The second generation Panamera must make the most of its new platform, dubbed MSB (Modularer Standardantrieb-Baukasten, or Modular Standard Platform). It has been designed for a front-engine, rear-wheel drive configuration. Sounds familiar, doesn’t it? If you have thought of a new 928, you are right, according to Motor Trend. The image above is how the American magazine believes the new car will look like. Whatever its appearance ends up being, it will be mechanically very similar to the guy just below.
The first one, also named Typ 970, had an exclusive architecture, the G1, that was created only for the four-door coupé from Porsche. We are not sure developments costs have been covered with the shy sale numbers it has achieved since its presentation in 2009. The British magazine Autocar even said the vehicle would have to share its platform, but that has not happened, as far as we know. This is a mistake a Volkswagen-controlled Porsche will not repeat. And the MSB will make that much easier than before.

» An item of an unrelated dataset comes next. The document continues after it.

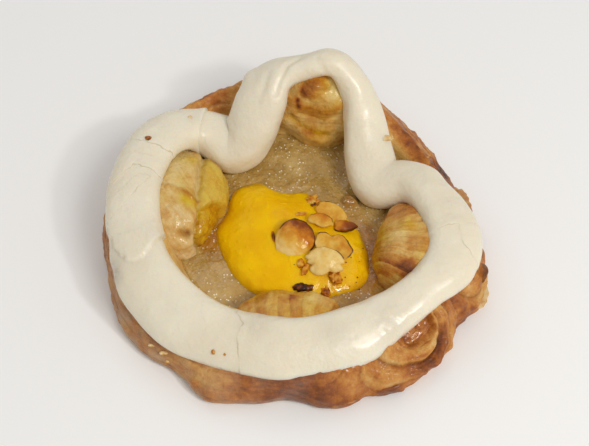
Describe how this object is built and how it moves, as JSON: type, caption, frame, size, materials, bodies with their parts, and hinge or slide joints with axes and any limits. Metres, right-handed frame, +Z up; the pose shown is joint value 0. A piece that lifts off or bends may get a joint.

As a modular platform, the MSB can have a wide range of sizes. It is just a matter of choosing a different floor pan module for a new 928, for example. Besides underpinning an entirely new 928, the MSB is also slated for Bentley models, such as the third generation Continental. A production version of the Estoque, or of any sedan from Lamborghini, might also be built over the MSB, what indicates development costs have a much bigger chance of amortization than the G1 ever had.
The 928 was a front-engine GT car initially considered to replace the 911 with a more conventional engine arrangement.
It was produced from 1977 to 1995 and was one of the stars of the movie “Risky Business”. It is considered as a one of the most underrated cars in history, even if it had a long life span. Chances are a new 928 would not suffer from the same problem. Considering Porsche is now bringing back some of its most iconic names, such as 718, a new 928 would fit perfectly in the German carmaker’s line up.
The new Panamera will be presented at the 2016 Geneva Motor Show. The new 928 will take considerably longer to surface, even because no prototypes have been photographed so far. Or Porsche is hiding them with perfection or no one has been produced so far, what is much more likely.